My intuitive reaction would be a strict NO, as that would never work. But then a simple search provides this: https://gist.github.com/chanks/7585810
Updated by Radko Krkoš almost 5 years ago
Then, if we want to use a SQL DB, we could use sqlite
. According to [1], it should work fine. The communication is on localhost only, there is just one writer as it is a pipeline (so exclusive write lock is not an issue), the amount of blocks should be lower than with files (and you can still use caching) - but lower than with PostgreSQL - no WAL.
Updated by Pavel Kácha almost 5 years ago
Radko Krkoš wrote:
Then, if we want to use a SQL DB, we could use
sqlite
. According to [1], it should work fine. The communication is on localhost only, there is just one writer as it is a pipeline (so exclusive write lock is not an issue), the amount of blocks should be lower than with files (and you can still use caching) - but lower than with PostgreSQL - no WAL.
Sure, we could use all sorts of things. PQ just came to my mind as thing we are already heavily use, and also, you can use different "queues" in compeletely different dbs (and machines, when we are at it). However, should I consider lighter db, I'd go for (for example) Berkeley DB, which is much simpler, solves locking, and provides queueing primitives itself.
Updated by Jan Mach almost 5 years ago
I think, that the goal of using some better queue mechanism is also to move to the producer-consumer design pattern, use subscriptions, simplify configuration and enable arbitrary module ordering/coupling/chaining. This will be considerable amount of work, so I think the payout should be worth it. And it should definitely enable process level paralelism, single processes are not enough...we are already running five enrichers to speed up the event enrichment process.
We can of course discuss this at length, but I think, that there is no point of using some overly simple tool and then end up implementing all the safety features yourself on top of that. And we would implement them eventually, we need safe communication protocol without the data loss.
Updated by Pavel Kácha almost 5 years ago
Jan Mach wrote:
I think, that the goal of using some better queue mechanism is also to move to the producer-consumer design pattern
Maybe.
, use subscriptions,
Why? Seems not relevant to me. But I may be wrong.
simplify configuration and enable arbitrary module ordering/coupling/chaining.
Maybe, however not sure about configuration simplification, as I hoped for minimal changes.
This will be considerable amount of work, so I think the payout should be worth it. And it should definitely enable process level paralelism, single processes are not enough...we are already running five enrichers to speed up the event enrichment process.
Maybe.
Do mentioned "simple" tools preclude us from any of these?
We can of course discuss this at length, but I think, that there is no point of using some overly simple tool and then end up implementing all the safety features yourself on top of that.
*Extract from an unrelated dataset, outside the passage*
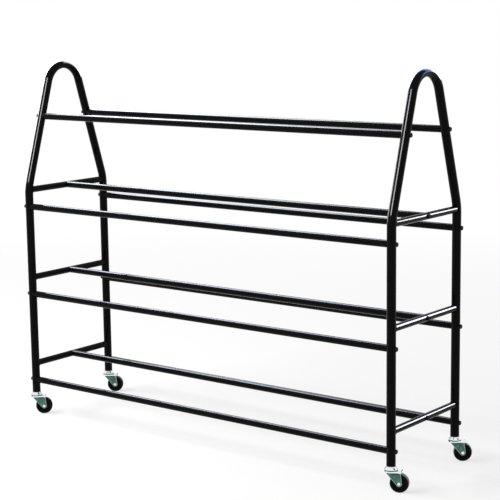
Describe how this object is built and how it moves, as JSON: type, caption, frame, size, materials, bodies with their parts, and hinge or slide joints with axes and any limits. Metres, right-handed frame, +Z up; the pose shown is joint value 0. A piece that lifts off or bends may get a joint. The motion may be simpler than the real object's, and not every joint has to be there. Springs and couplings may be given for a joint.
{
  "type": "ball cart",
  "caption": "Double-sided rolling ball rack: bent-tube end hoops joined by rails in tiers, open on both sides and above, on small swivel casters.",
  "frame": {"origin": "centre of the bounding box on the floor, casters as they stand", "axes": "+X along the rails, from the left end hoop to the right; +Y from the front rails to the rear rails; +Z up"},
  "size_m": [1.5478, 0.4278, 1.233],
  "materials": {
    "powder_coat": "glossy black powder coat on steel tube",
    "black_bolt": "blackened steel, satin",
    "plug_plastic": "black moulded nylon",
    "bright_zinc": "bright zinc plate",
    "fork_zinc": "zinc plate with a green passivation tint",
    "core_plastic": "black moulded plastic, satin",
    "tyre_rubber": "black rubber, matt"
  },
  "bodies": {
    "cart_frame": {"bottom_front_rail": "powder_coat", "bottom_front_rail_left_bolt": "black_bolt", "bottom_front_rail_right_bolt": "black_bolt", "bottom_middle_rail": "powder_coat", "bottom_rear_rail": "powder_coat", "bottom_rear_rail_left_bolt": "black_bolt", "bottom_rear_rail_right_bolt": "black_bolt", "front_left_caster_stem": "bright_zinc", "front_left_leg_plug": "plug_plastic", "front_right_caster_stem": "bright_zinc", "front_right_leg_plug": "plug_plastic", "left_bottom_crossbar": "powder_coat", "left_end_hoop": "powder_coat", "left_lower_crossbar": "powder_coat", "left_upper_crossbar": "powder_coat", "lower_front_rail": "powder_coat", "lower_front_rail_left_bolt": "black_bolt", "lower_front_rail_right_bolt": "black_bolt", "lower_middle_rail": "powder_coat", "lower_rear_rail": "powder_coat", "lower_rear_rail_left_bolt": "black_bolt", "lower_rear_rail_right_bolt": "black_bolt", "rear_left_caster_stem": "bright_zinc", "rear_left_leg_plug": "plug_plastic", "rear_right_caster_stem": "bright_zinc", "rear_right_leg_plug": "plug_plastic", "right_bottom_crossbar": "powder_coat", "right_end_hoop": "powder_coat", "right_lower_crossbar": "powder_coat", "right_upper_crossbar": "powder_coat", "top_front_rail": "powder_coat", "top_front_rail_left_bolt": "black_bolt", "top_front_rail_right_bolt": "black_bolt", "top_rear_rail": "powder_coat", "top_rear_rail_left_bolt": "black_bolt", "top_rear_rail_right_bolt": "black_bolt", "upper_front_rail": "powder_coat", "upper_front_rail_left_bolt": "black_bolt", "upper_front_rail_right_bolt": "black_bolt", "upper_middle_rail": "powder_coat", "upper_rear_rail": "powder_coat", "upper_rear_rail_left_bolt": "black_bolt", "upper_rear_rail_right_bolt": "black_bolt"},
    "front_left_swivel": {"front_left_fork": "fork_zinc", "front_left_axle": "bright_zinc"},
    "front_left_wheel": {"front_left_wheel_core": "core_plastic", "front_left_tyre": "tyre_rubber"},
    "front_right_swivel": {"front_right_fork": "fork_zinc", "front_right_axle": "bright_zinc"},
    "front_right_wheel": {"front_right_wheel_core": "core_plastic", "front_right_tyre": "tyre_rubber"},
    "rear_left_swivel": {"rear_left_fork": "fork_zinc", "rear_left_axle": "bright_zinc"},
    "rear_left_wheel": {"rear_left_wheel_core": "core_plastic", "rear_left_tyre": "tyre_rubber"},
    "rear_right_swivel": {"rear_right_fork": "fork_zinc", "rear_right_axle": "bright_zinc"},
    "rear_right_wheel": {"rear_right_wheel_core": "core_plastic", "rear_right_tyre": "tyre_rubber"}
  },
  "joints": [
    {"name": "front_left_caster_swivel", "type": "hinge", "parent": "cart_frame", "child": "front_left_swivel", "pos_m": [-0.75341, -0.19343, 0.0678], "axis": [0, 0, 1], "continuous": true},
    {"name": "front_left_wheel_spin", "type": "hinge", "parent": "front_left_swivel", "child": "front_left_wheel", "pos_m": [-0.73513, -0.17638, 0.029], "axis": [-0.682, 0.7314, 0], "continuous": true},
    {"name": "front_right_caster_swivel", "type": "hinge", "parent": "cart_frame", "child": "front_right_swivel", "pos_m": [0.72159, -0.19343, 0.0678], "axis": [0, 0, 1], "continuous": true},
    {"name": "front_right_wheel_spin", "type": "hinge", "parent": "front_right_swivel", "child": "front_right_wheel", "pos_m": [0.74425, -0.18287, 0.029], "axis": [-0.4226, 0.9063, 0], "continuous": true},
    {"name": "rear_left_caster_swivel", "type": "hinge", "parent": "cart_frame", "child": "rear_left_swivel", "pos_m": [-0.75341, 0.17657, 0.0678], "axis": [0, 0, 1], "continuous": true},
    {"name": "rear_left_wheel_spin", "type": "hinge", "parent": "rear_left_swivel", "child": "rear_left_wheel", "pos_m": [-0.73269, 0.19055, 0.029], "axis": [-0.5592, 0.829, 0], "continuous": true},
    {"name": "rear_right_caster_swivel", "type": "hinge", "parent": "cart_frame", "child": "rear_right_swivel", "pos_m": [0.72159, 0.17657, 0.0678], "axis": [0, 0, 1], "continuous": true},
    {"name": "rear_right_wheel_spin", "type": "hinge", "parent": "rear_right_swivel", "child": "rear_right_wheel", "pos_m": [0.74256, 0.19018, 0.029], "axis": [-0.5446, 0.8387, 0], "continuous": true}
  ]
}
And we would implement them eventually, we need safe communication protocol without the data loss.
And safe we do NOT have now. That's why I'm thinking about something simple enough to replace current state with relative ease.
Updated by Pavel Kácha over 4 years ago
Couple of forgotten notes from some old discussion:
- do we want memory based one (to avoid disk trashing)?
- do we really want network based one (for possibility of running some daemons on separate machine)?
- do we want broker based one (may bring own ready to use ecosystem and tooling)?
- do we want centralised one (brings single point of failure)?
- do we want some standard protocol based one (brings possible remote interoperability)?